I wanted to give you an idea of the seminary, in case people are picturing a college campus in the middle of downtown Buffalo. It’s in the middle of nowhere. You go down Transit Rd for about 15 minutes if you’re starting in Depew, then you turn left when you go under a bridge and see a diner on your left, and then you drive further and further and further into the woods, you see a Fisher Price sign (which is located in East Aurora) and when you’d left civilization you’re there.

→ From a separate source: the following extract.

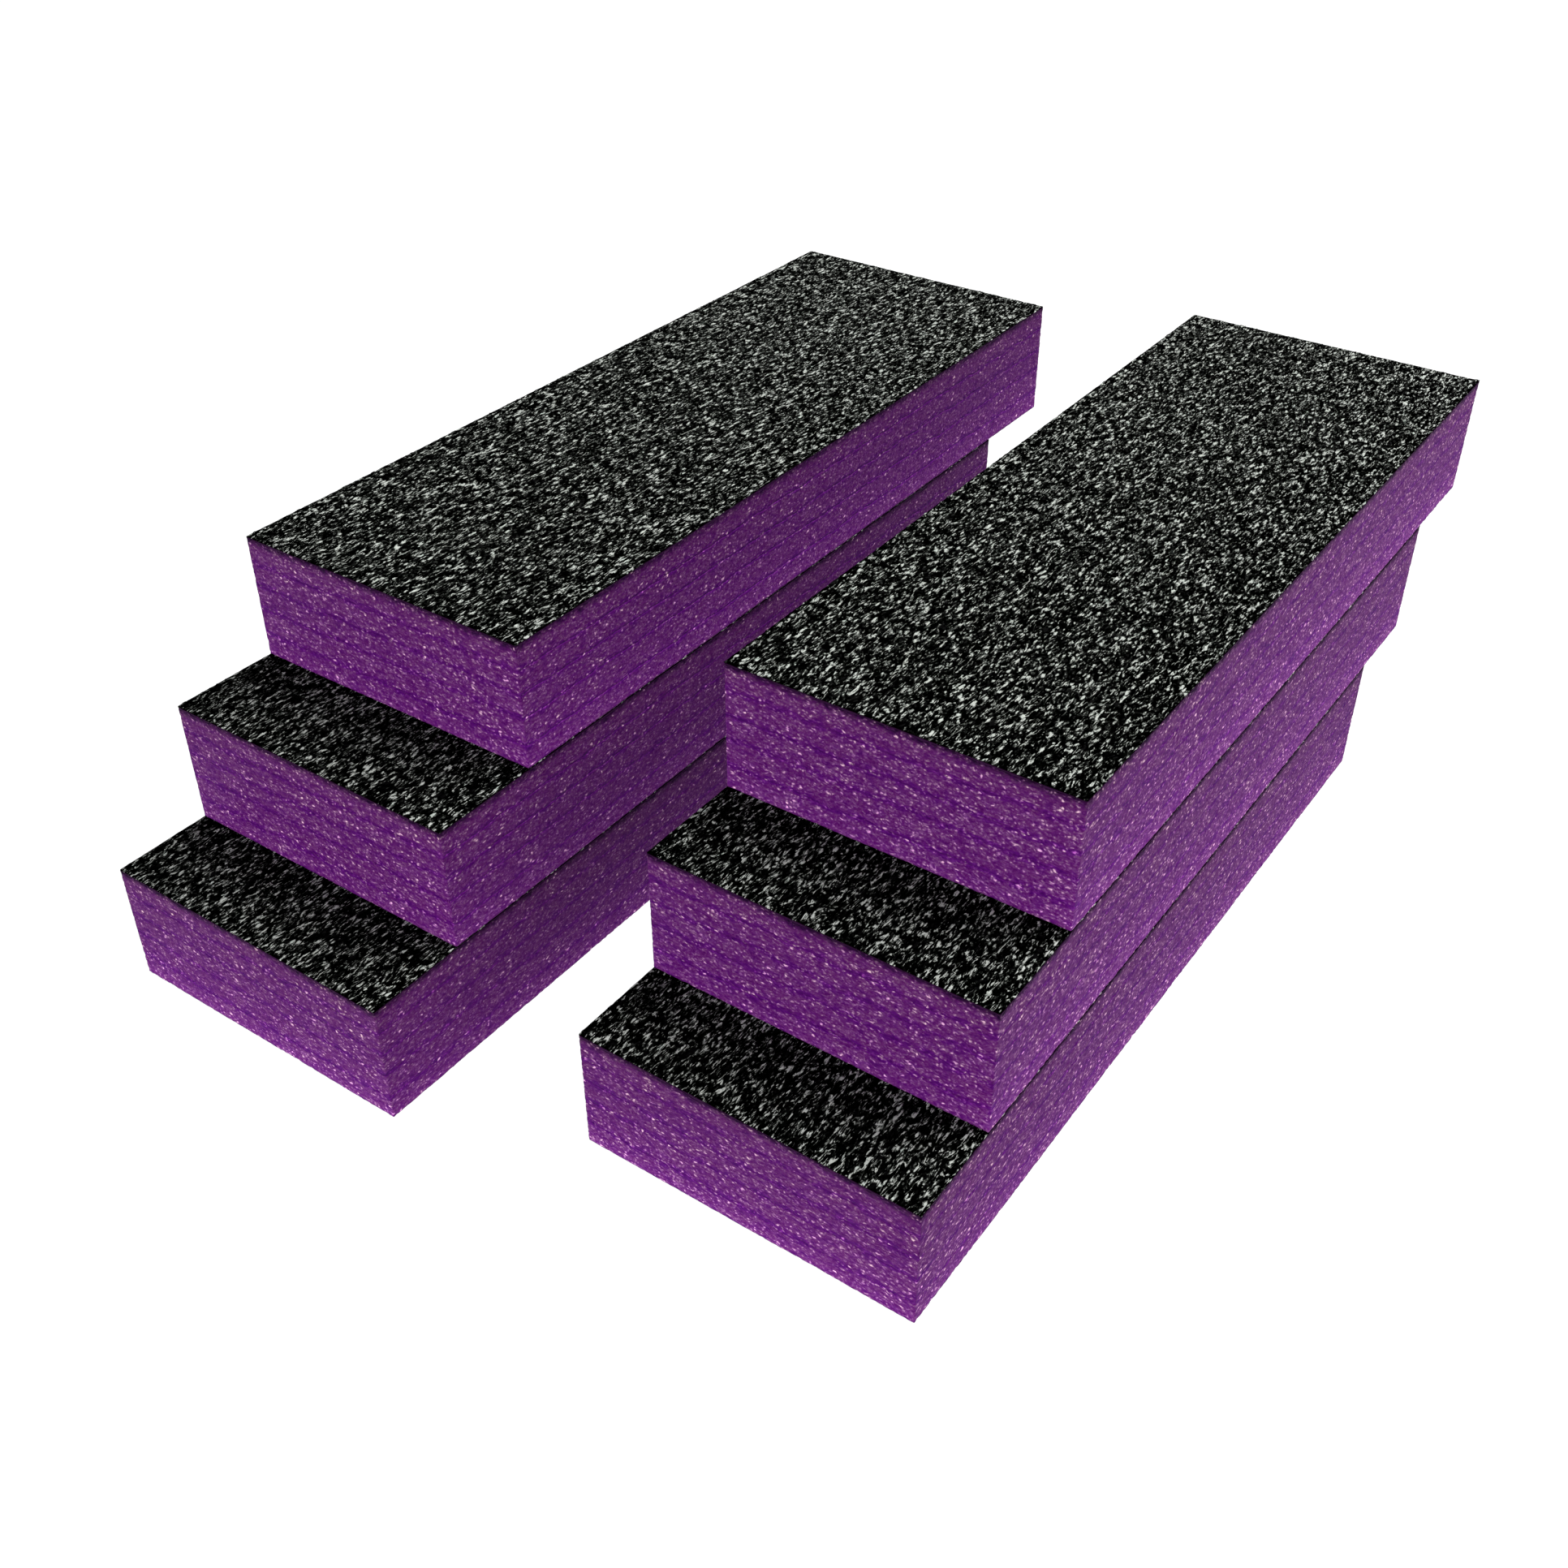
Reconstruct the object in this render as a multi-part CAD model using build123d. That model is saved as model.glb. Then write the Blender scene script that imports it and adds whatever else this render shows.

It can house 250 priests, and was obviously built back when a diocese like Buffalo had 250 vocations any given year. Now it’s less than 20 (which is actually an uptick I think). So imagine being a seminarian in rural upstate New York, on about 200 acres of land, with maybe 12-18 other people (some of whom are significantly older than you if you’re a young man). It’s quite different from going to a seminary where multiple diocese send their guys. You’re basically a monk in Buffalo. And the truly crazy part is some of the parishes in Buffalo have residences that can accommodate 20 priests, but have only 1. So instead of giving these guys communities to support each other, they’re all living in giant empty houses.

I’d go to the library in the evenings after work if my wife was meeting her family for something. It was eerie. You pull in to a poorly lit parking lot with a statue of St. John Vianney (the only welcoming thing you see). You wouldn’t know people lived there. It was always so quiet. I’d walk into a pitch black library and turn on a few lights, and even though the door said it was open (and I’m pretty sure they never locked it) I felt like I was breaking the rules by being there. I only ever once saw someone (I assume a professor) and we just quietly, awkwardly avoided each other in the half lit building. Wonderful library though. Had just about any book on Christianity you could imagine. I heard from a seminarian that he’d go sit in the Mary section when he got lonely (which I imagine was a lot). The chapel is hideous. Looks like a prison from the outside, and my understanding is it’s even worse on the inside. There’s a big pond you can walk around, and a basketball court on the far side.

It’s just a very, very strange vibe. Even if there weren’t molesters roaming around, no man should be subject to that life as part of preparation to become a diocesan priest. Vocation to become a Carmelite? Sure.

I knew a lot of the seminarians, and it always seemed like they’d use any excuse to get away. The seminary would do old lady spiritual retreats and stuff like that, because it is a very serene area. But….even if it was a good seminary they should close it down and send the guys elsewhere. I’m sure they could sell the land to a film company to make a horror movie. You could probably keep some of the faculty for it………

The embedded video above is an interview with Stephen Parisi, the dean of seminarians, who quit the seminary last week, alleging widespread corruption there, and in the Diocese of Buffalo. In the clip, he talks about a culture of sexual “blackmail” within the priesthood of the diocese. To be specific, he says that priests stay silent about sexual misconduct and abuse because they are afraid of being exposed.

I’m interested to hear from clerics, seminarians, and others about the culture of formation inside seminaries. You don’t have to be Catholic to weigh in. I’m thinking about a friend who graduated from an ELCA seminary, but who told me a few years ago that the atmosphere there was oppressively woke, and that anyone who didn’t toe the ultra-progressive line was marginalized and silenced.